Кроме того, – рассказал Филиппов, – «нами был намечен план убийства в Хатыннахе Фриновского, который приезжал на Колыму в прошлом году. Но он на ночлег выехал в Ягодное. Берзин специально выезжал в Хатыннах по получении телеграммы о выезде комкора»152.

Через день после Филиппова был арестован начальник политчасти Дальстроя Б. А. Булыгин, всего-то месяц тому назад проводивший партийный актив, где впервые во всеуслышание выступавшие начали клеймить Берзина и задавать ему неудобные вопросы.

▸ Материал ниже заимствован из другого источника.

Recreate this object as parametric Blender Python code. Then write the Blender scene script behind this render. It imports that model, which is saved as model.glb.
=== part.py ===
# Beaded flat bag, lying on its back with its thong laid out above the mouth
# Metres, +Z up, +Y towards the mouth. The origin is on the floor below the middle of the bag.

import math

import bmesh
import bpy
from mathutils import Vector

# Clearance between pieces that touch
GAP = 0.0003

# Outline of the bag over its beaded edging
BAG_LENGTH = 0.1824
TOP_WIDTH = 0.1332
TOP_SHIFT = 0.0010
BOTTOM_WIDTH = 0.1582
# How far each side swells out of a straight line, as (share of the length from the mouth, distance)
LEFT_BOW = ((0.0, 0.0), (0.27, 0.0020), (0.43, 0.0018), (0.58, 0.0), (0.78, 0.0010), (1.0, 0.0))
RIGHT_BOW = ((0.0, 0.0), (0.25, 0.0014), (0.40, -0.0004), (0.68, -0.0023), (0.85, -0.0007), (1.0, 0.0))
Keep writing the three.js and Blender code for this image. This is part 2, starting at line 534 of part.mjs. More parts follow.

В конце декабря 1937 года уже и не только членам партии, а и самым рядовым жителям Магадана и Нагаево стало ясно, что эпоха Берзина на Колыме закончилась: 26 декабря президиум Ольского райисполкома, которому в административном отношении подчинялся поселок Нагаево-Магадан, принял постановление «о переименовании улицы Берзина в улицу Сталина»153.

Официально до всеобщего сведения информацию о том, что Берзин – «вражеский руководитель» сообщила газета «Советская Колыма» 18 января 1938 года. В одной из статей того номера говорилось, что бывший директор треста делал «ставку на развал хозяйства Дальстроя, на стирание всякой грани между преступником, отбывавшим наказание по приговору советского суда, и честным советским человеком».

А через три месяца в этой газете было опубликовано решение партийной комиссии при Политуправлении Дальстроя об исключении из партии Берзина и еще 21 человека из руководства Дальстроя как врагов народа.

К этому времени большинство арестованных дальстроевцев на допросах уже дали показания о том, что они состояли в «антисоветской контрреволюционной организации», возглавлявшейся директором треста.

Здесь следует отметить, что в декабре 1937 года одновременно с Берзиным в Москве была арестована группа руководящих работников Дальстроя: заместитель директора 3. А. Алмазов, главный бухгалтер треста П. Е. Евгеньев (Цацкин), заведующий учетно-распределительным отделом А. Н. Майсурадзе, заведующий особым сектором К. Г. Калнынь (Эзеретис), редактор газеты «Советская Колыма» писатель Р. А. Апин. В большинстве своем они, как и Берзин, уехали с Колымы в отпуска. Алмазов – работал в Московском представительстве Дальстроя.